** Instruction **
Produce word for word the lines of the data below running from the one that has "const box = new" to the one that has "bpy.context.scene.collection.objects.link(empty)", inclusive, and no others.

>> Start

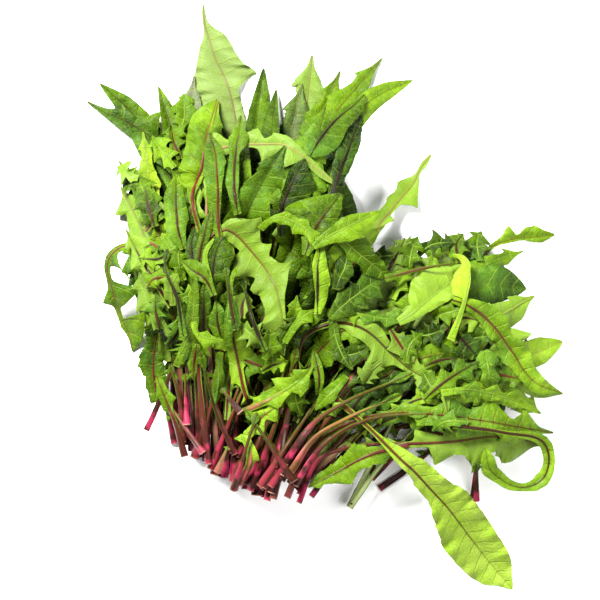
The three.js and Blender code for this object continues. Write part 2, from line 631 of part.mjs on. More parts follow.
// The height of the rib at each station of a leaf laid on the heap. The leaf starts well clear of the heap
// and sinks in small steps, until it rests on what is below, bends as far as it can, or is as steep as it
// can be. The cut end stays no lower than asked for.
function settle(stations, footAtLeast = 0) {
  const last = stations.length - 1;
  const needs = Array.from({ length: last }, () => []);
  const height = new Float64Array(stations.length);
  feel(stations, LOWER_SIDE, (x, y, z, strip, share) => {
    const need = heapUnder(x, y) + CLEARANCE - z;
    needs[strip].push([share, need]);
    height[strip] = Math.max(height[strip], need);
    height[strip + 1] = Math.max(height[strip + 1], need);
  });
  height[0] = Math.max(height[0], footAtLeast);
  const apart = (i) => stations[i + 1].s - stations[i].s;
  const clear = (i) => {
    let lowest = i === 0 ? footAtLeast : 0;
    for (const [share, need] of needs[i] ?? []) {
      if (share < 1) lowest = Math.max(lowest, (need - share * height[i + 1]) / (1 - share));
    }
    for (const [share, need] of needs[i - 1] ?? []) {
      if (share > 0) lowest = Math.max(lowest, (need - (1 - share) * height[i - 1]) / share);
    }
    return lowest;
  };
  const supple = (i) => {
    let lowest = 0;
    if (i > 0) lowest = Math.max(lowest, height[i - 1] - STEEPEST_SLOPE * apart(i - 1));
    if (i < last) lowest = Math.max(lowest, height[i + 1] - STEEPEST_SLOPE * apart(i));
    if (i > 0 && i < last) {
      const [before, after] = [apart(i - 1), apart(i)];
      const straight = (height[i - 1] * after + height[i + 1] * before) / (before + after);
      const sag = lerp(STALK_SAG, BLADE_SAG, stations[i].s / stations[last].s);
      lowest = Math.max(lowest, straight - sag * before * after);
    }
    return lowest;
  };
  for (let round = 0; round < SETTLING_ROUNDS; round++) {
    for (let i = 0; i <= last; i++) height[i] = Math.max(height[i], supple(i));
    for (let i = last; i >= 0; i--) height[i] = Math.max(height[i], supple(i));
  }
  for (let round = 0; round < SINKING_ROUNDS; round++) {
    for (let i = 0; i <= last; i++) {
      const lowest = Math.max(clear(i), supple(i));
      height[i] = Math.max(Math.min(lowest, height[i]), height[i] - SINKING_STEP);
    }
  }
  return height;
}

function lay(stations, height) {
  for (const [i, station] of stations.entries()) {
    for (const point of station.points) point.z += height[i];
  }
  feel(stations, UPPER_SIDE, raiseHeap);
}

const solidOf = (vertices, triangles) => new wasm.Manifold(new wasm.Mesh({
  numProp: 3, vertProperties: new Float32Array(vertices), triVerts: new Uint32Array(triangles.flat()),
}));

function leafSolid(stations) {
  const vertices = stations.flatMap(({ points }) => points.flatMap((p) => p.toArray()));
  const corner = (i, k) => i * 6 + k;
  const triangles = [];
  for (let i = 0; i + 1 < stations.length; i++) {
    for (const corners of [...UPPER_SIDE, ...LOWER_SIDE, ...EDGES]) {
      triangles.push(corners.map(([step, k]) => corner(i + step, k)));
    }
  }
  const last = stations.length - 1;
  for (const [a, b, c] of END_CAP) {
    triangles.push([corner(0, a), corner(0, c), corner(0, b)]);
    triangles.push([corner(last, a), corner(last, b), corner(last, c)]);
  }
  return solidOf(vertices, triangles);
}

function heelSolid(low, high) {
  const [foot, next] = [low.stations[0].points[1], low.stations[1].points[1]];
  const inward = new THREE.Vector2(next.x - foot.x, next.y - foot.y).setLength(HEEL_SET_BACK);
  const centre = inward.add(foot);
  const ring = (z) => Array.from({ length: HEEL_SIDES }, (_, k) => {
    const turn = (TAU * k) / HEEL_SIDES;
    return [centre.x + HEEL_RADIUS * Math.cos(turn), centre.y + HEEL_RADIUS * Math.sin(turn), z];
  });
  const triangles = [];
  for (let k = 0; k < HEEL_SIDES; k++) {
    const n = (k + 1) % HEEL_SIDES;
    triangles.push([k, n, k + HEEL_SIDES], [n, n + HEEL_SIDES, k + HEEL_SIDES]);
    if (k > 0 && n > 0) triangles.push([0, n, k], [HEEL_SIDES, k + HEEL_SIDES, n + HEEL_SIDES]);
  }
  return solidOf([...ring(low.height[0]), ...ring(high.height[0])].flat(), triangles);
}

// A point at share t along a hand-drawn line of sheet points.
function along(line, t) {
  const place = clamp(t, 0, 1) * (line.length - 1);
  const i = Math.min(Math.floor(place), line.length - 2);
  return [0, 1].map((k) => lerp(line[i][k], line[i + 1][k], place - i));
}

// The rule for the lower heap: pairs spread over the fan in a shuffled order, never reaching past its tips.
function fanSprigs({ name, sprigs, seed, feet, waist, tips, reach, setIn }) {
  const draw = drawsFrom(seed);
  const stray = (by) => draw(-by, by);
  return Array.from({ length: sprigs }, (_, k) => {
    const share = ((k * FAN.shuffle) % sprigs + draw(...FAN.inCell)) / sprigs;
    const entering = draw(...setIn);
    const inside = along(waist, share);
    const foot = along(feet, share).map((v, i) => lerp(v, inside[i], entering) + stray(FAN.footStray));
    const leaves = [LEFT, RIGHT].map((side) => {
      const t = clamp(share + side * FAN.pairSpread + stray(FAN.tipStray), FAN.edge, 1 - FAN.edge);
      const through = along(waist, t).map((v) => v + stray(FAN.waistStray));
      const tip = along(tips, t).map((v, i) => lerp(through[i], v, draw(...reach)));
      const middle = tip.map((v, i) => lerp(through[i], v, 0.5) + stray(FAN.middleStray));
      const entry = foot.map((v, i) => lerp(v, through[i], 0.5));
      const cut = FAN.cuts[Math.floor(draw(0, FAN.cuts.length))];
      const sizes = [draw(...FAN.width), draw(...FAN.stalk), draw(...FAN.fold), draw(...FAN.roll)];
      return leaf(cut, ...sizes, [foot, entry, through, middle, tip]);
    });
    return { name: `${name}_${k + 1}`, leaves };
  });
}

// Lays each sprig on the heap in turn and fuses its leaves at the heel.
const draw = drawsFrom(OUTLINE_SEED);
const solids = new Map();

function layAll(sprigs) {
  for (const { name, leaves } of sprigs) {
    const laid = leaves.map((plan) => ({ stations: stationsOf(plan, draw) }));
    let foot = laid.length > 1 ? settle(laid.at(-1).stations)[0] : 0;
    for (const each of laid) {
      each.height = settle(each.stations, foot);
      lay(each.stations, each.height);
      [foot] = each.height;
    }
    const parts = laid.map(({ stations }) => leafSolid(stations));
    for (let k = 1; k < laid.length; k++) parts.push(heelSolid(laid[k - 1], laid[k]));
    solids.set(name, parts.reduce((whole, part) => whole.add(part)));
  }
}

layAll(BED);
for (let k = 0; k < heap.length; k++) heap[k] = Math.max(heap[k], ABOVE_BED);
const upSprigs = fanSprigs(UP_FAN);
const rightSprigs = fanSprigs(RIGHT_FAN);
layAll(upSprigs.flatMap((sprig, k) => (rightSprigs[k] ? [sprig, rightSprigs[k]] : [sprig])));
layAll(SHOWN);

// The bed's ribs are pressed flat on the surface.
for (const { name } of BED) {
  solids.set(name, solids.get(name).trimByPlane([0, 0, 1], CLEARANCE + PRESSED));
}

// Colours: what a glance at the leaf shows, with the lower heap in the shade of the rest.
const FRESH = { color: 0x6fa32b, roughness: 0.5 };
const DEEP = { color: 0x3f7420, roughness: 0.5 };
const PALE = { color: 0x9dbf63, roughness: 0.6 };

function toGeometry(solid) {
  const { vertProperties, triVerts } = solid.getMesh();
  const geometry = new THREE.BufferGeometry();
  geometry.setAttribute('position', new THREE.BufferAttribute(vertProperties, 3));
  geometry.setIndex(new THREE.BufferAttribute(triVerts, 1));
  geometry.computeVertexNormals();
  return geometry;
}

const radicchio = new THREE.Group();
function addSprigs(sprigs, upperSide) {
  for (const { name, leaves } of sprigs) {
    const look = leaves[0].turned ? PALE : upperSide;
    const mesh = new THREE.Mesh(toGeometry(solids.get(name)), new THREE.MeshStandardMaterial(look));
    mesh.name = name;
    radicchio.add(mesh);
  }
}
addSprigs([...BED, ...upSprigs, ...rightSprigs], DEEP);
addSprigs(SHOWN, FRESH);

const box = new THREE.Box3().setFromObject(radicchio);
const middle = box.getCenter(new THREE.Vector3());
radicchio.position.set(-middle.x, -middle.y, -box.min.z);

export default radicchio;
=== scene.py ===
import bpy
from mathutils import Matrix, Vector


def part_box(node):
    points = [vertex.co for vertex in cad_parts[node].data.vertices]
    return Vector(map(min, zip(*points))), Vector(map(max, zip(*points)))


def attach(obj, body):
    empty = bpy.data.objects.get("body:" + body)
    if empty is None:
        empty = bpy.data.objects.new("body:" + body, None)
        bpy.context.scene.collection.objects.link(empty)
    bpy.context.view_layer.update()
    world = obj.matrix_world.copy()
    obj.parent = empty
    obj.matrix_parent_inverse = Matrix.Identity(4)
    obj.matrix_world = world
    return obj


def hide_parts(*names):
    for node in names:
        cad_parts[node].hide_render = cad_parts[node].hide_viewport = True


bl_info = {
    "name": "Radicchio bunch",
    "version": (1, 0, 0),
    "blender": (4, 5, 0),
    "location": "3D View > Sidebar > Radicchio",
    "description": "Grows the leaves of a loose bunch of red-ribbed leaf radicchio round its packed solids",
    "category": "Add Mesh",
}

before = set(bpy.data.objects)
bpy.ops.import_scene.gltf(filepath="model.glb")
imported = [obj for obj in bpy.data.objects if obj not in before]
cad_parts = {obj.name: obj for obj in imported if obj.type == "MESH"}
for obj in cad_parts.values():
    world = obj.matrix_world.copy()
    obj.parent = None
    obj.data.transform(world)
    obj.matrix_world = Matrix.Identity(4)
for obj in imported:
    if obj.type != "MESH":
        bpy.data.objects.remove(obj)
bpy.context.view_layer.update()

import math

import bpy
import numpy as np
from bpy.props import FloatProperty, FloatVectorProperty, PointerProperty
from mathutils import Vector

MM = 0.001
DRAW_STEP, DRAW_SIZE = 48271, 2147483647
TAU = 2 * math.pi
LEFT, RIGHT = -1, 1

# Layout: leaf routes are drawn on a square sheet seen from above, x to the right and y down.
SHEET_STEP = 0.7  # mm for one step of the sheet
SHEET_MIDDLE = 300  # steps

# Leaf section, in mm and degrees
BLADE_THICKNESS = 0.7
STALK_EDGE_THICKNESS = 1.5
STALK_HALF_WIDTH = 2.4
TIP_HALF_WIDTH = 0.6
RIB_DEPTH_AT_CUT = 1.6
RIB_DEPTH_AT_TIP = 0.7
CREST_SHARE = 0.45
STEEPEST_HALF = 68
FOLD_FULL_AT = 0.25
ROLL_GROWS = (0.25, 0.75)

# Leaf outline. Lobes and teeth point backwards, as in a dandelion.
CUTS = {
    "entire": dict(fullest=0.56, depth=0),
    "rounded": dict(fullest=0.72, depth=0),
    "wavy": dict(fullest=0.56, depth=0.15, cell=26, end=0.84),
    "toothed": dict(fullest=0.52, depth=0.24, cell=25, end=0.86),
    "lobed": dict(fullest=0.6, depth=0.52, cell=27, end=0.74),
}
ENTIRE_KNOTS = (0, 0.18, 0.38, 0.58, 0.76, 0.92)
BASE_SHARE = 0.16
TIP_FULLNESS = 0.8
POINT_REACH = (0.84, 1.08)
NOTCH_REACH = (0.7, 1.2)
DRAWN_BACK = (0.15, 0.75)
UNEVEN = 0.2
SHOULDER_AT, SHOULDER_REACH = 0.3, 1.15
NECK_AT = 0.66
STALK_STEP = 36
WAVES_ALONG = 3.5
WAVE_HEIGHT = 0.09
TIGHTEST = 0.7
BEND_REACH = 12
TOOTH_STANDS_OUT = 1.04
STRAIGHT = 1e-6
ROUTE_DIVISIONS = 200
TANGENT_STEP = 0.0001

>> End

** Output below **
const box = new THREE.Box3().setFromObject(radicchio);
const middle = box.getCenter(new THREE.Vector3());
radicchio.position.set(-middle.x, -middle.y, -box.min.z);

export default radicchio;
=== scene.py ===
import bpy
from mathutils import Matrix, Vector


def part_box(node):
    points = [vertex.co for vertex in cad_parts[node].data.vertices]
    return Vector(map(min, zip(*points))), Vector(map(max, zip(*points)))


def attach(obj, body):
    empty = bpy.data.objects.get("body:" + body)
    if empty is None:
        empty = bpy.data.objects.new("body:" + body, None)
        bpy.context.scene.collection.objects.link(empty)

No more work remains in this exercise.